> **Stated goal**: Pull every line containing "that" from the entries.
— begin Listing —
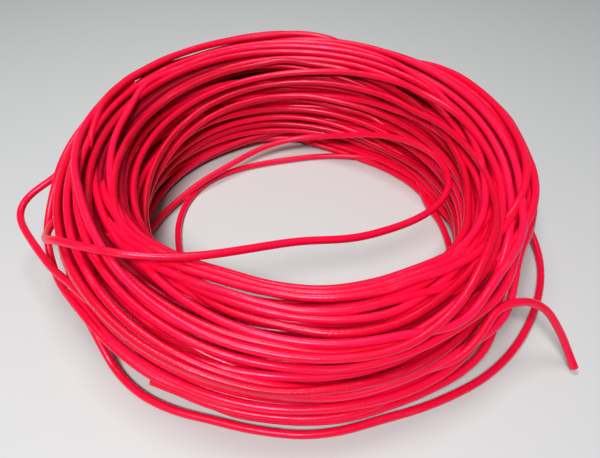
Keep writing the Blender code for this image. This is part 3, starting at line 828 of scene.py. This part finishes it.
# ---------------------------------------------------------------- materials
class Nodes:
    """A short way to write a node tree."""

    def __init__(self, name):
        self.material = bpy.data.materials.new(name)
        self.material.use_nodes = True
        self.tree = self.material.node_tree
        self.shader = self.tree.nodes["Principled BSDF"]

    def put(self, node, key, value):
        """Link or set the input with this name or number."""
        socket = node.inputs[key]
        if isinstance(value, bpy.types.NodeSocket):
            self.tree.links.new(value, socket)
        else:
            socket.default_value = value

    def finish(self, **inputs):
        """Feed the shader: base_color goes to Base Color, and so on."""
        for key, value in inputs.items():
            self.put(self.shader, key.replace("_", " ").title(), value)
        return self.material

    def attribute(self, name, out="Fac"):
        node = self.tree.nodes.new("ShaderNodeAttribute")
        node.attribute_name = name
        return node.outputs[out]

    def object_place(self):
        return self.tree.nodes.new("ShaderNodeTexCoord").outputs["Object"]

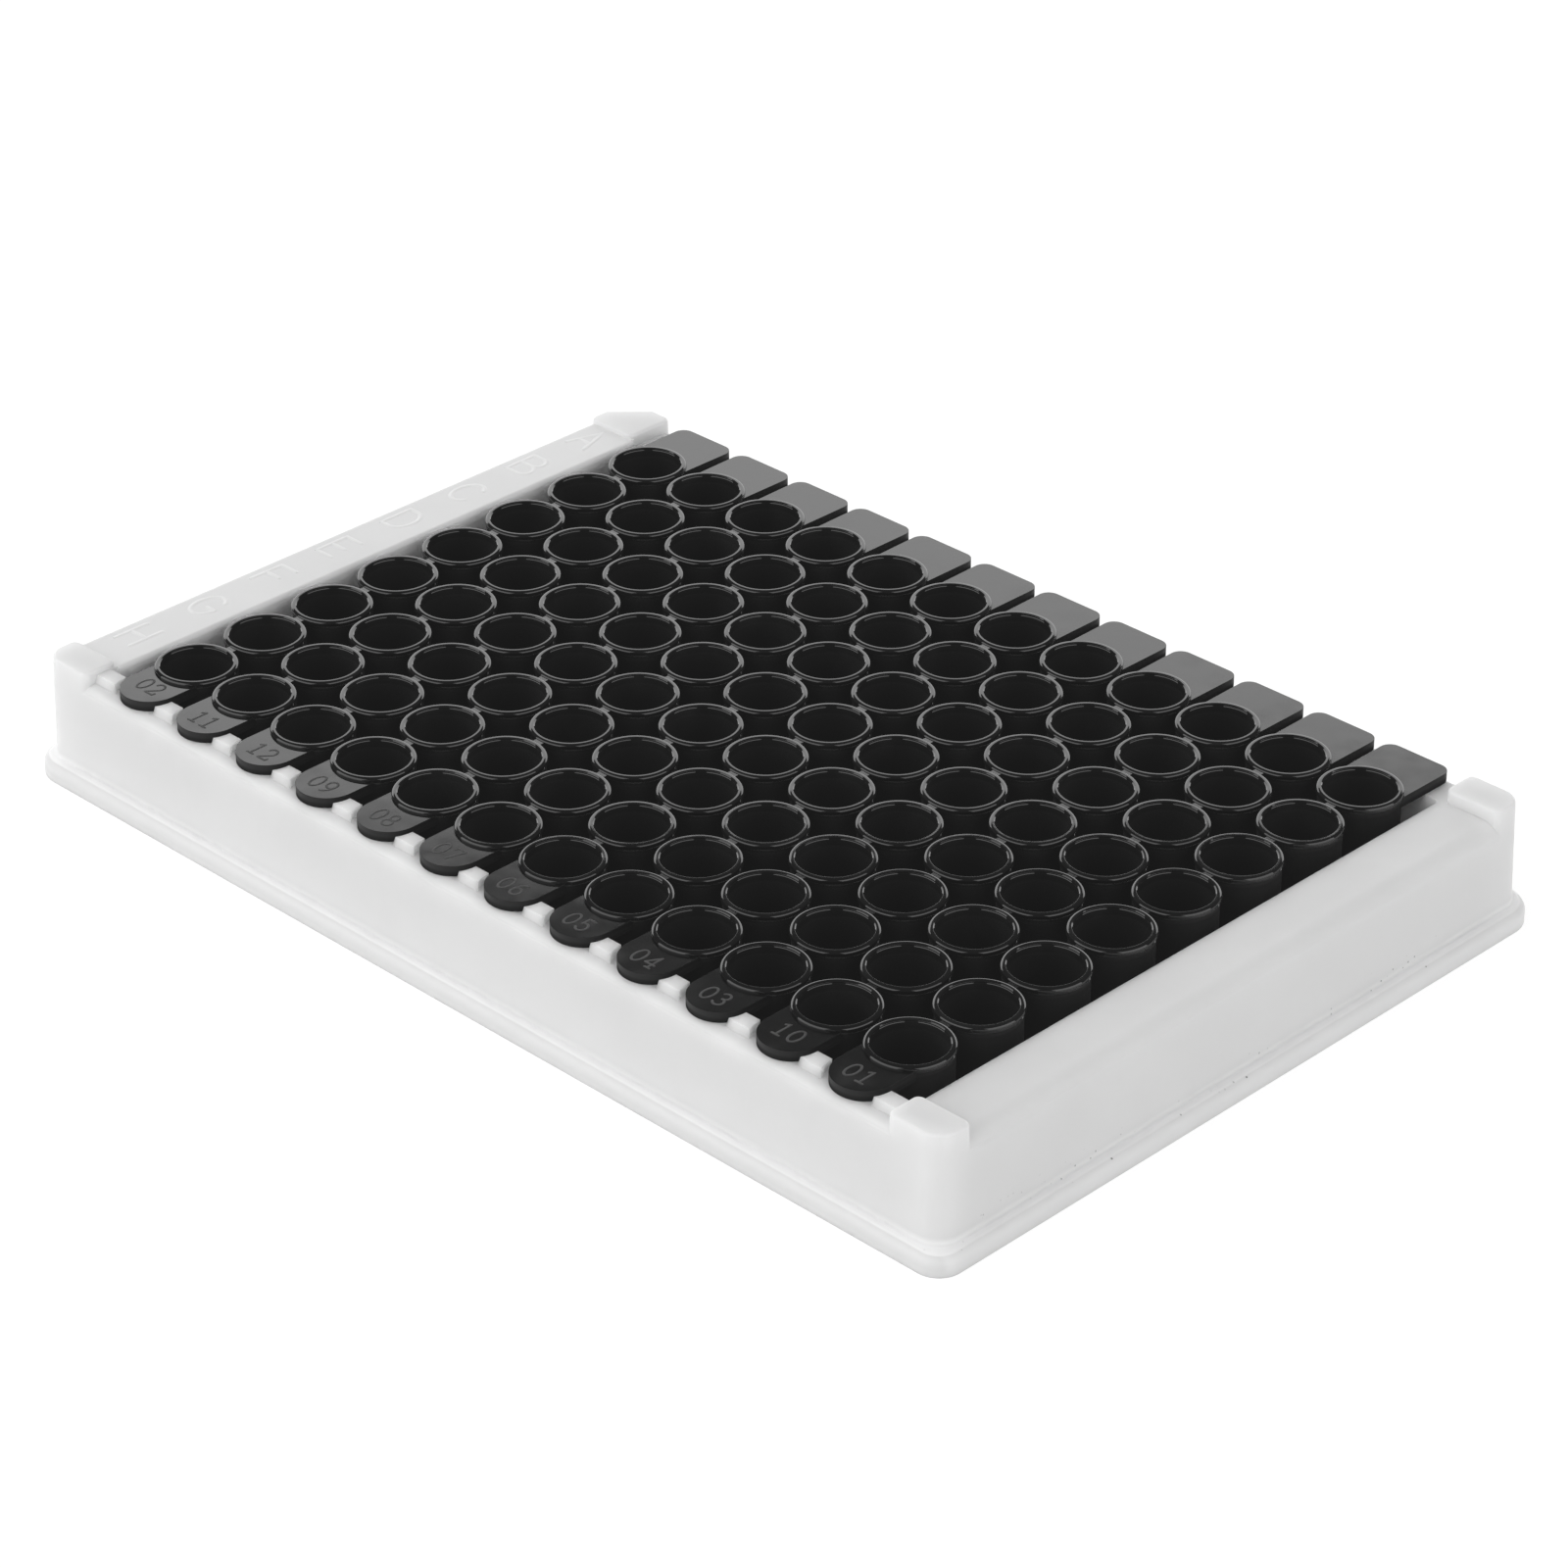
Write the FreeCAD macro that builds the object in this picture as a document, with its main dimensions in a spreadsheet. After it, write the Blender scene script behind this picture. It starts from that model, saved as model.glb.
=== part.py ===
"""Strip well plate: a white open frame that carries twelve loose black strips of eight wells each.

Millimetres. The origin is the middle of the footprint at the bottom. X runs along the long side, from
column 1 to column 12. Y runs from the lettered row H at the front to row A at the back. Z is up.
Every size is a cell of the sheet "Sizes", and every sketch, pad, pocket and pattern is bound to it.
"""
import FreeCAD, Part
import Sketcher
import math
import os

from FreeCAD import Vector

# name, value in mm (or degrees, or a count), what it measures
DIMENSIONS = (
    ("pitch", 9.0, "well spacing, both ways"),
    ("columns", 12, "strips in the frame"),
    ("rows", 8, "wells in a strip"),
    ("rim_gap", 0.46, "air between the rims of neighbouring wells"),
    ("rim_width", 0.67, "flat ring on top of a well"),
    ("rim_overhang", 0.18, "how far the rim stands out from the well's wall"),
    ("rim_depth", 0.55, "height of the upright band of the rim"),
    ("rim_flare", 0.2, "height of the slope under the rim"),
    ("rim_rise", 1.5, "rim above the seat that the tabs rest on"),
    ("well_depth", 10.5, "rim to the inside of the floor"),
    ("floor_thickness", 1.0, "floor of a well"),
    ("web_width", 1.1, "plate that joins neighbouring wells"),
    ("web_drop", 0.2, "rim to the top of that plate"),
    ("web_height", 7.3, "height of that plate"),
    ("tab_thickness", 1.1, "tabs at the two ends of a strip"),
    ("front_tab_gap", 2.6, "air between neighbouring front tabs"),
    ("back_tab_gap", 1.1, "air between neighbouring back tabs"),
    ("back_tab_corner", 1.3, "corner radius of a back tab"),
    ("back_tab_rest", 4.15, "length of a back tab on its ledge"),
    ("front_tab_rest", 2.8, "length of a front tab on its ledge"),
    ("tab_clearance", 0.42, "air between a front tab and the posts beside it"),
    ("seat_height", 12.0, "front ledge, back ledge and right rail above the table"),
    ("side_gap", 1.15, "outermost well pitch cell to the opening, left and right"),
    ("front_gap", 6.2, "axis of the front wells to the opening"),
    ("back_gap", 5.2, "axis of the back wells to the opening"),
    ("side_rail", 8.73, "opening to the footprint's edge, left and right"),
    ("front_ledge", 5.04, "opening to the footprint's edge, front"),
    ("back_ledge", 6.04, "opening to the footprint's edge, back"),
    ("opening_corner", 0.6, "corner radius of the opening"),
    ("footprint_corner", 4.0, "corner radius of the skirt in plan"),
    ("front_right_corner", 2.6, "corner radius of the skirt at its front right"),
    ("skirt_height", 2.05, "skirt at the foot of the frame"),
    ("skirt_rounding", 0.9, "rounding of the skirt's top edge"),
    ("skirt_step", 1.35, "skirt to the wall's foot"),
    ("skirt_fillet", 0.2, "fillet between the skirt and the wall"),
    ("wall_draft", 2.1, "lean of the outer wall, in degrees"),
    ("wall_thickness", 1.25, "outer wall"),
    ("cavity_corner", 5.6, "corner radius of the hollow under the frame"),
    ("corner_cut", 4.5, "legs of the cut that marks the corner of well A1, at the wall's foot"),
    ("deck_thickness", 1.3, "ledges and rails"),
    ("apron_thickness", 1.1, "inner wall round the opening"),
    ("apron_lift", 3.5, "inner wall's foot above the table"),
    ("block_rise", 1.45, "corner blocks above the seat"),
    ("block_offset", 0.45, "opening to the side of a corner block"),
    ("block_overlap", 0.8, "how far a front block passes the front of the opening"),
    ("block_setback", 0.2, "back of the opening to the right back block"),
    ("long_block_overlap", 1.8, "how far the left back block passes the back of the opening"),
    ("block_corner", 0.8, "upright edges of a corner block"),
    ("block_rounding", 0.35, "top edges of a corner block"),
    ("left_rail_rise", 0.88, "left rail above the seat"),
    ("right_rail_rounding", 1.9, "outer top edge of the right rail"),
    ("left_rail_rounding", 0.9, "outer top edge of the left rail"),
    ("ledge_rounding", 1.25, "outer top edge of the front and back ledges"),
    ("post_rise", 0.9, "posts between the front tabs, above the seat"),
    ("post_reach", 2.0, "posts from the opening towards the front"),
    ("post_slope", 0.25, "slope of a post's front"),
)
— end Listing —
> **Expected answer**:
Write the FreeCAD macro that builds the object in this picture as a document, with its main dimensions in a spreadsheet. After it, write the Blender scene script behind this picture. It starts from that model, saved as model.glb.
"""Strip well plate: a white open frame that carries twelve loose black strips of eight wells each.
    ("rim_rise", 1.5, "rim above the seat that the tabs rest on"),
    ("web_width", 1.1, "plate that joins neighbouring wells"),
    ("web_drop", 0.2, "rim to the top of that plate"),
    ("web_height", 7.3, "height of that plate"),
    ("corner_cut", 4.5, "legs of the cut that marks the corner of well A1, at the wall's foot"),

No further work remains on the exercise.